# my water test results help me figure out the numbers please



## keziahamber (Jul 18, 2010)

My water test results after cycling for only 3 days. Live plants. No fish yet.

PH 7.5
Alkalinity 120
Chlorine 0
Hardness 150
Nitrite 0
Nitrate 0
Ammonia 0

Any recommendations for type of fish? Will any of this change in the next few days? Any more information you can give me? This PH means I'm relatively neutral right? Water is on the high end of soft? What is the difference between ph and alkalinity?:betta:


----------



## jrman83 (Jul 9, 2010)

Are you using test strips?

How big is your tank and what type of setup do you have?


----------



## Brittrugger (May 30, 2010)

Cycling hasnt started yet, have you added a source of ammonia? Is that what fish you are asking about (for cycling) or for tank residents based on pH and hardness?

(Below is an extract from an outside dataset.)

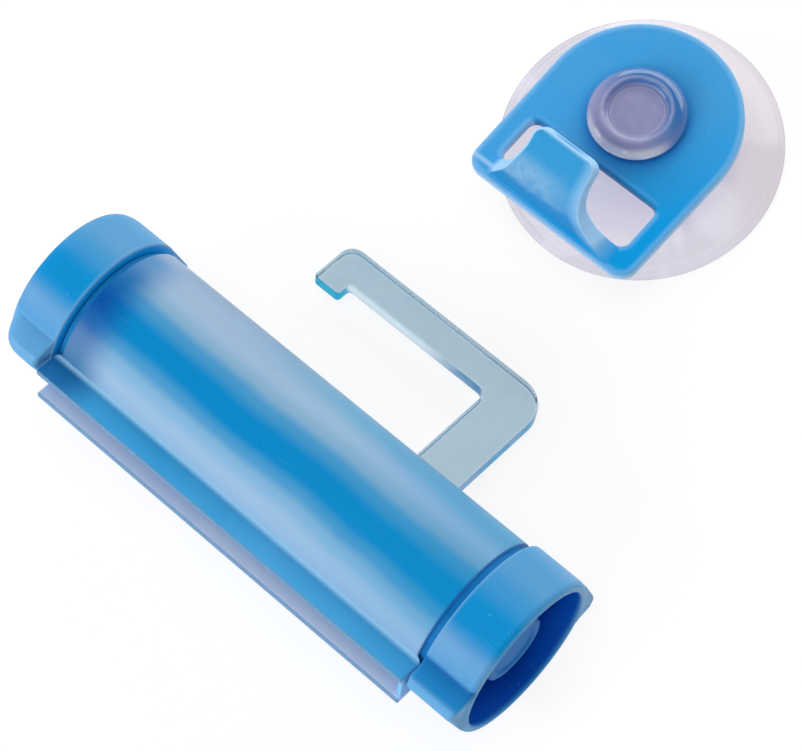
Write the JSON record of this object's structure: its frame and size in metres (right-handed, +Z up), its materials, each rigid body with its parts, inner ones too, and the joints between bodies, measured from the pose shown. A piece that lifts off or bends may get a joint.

7.5 is mid range to slightly alkaline (7.0 is neutral, less acidic and higher alkaline) and most fish are probably ok there, your actually on the slightly hard side of things. Not sure what alkalinity is measuring? Carbonate/buffer capacity


----------



## keziahamber (Jul 18, 2010)

- Is that what fish you are asking about (for cycling) or for tank residents based on pH and hardness? (yes both)

I had my water tested at Petsmart. My tank is 35 gallon, freshwater with live plants.:animated_fish_swimm


----------



## finatic child (Jul 9, 2010)

What fish were you thinking about keeping once you get things up and running? Maybe we could help you decide if you should cycle with them or others.


----------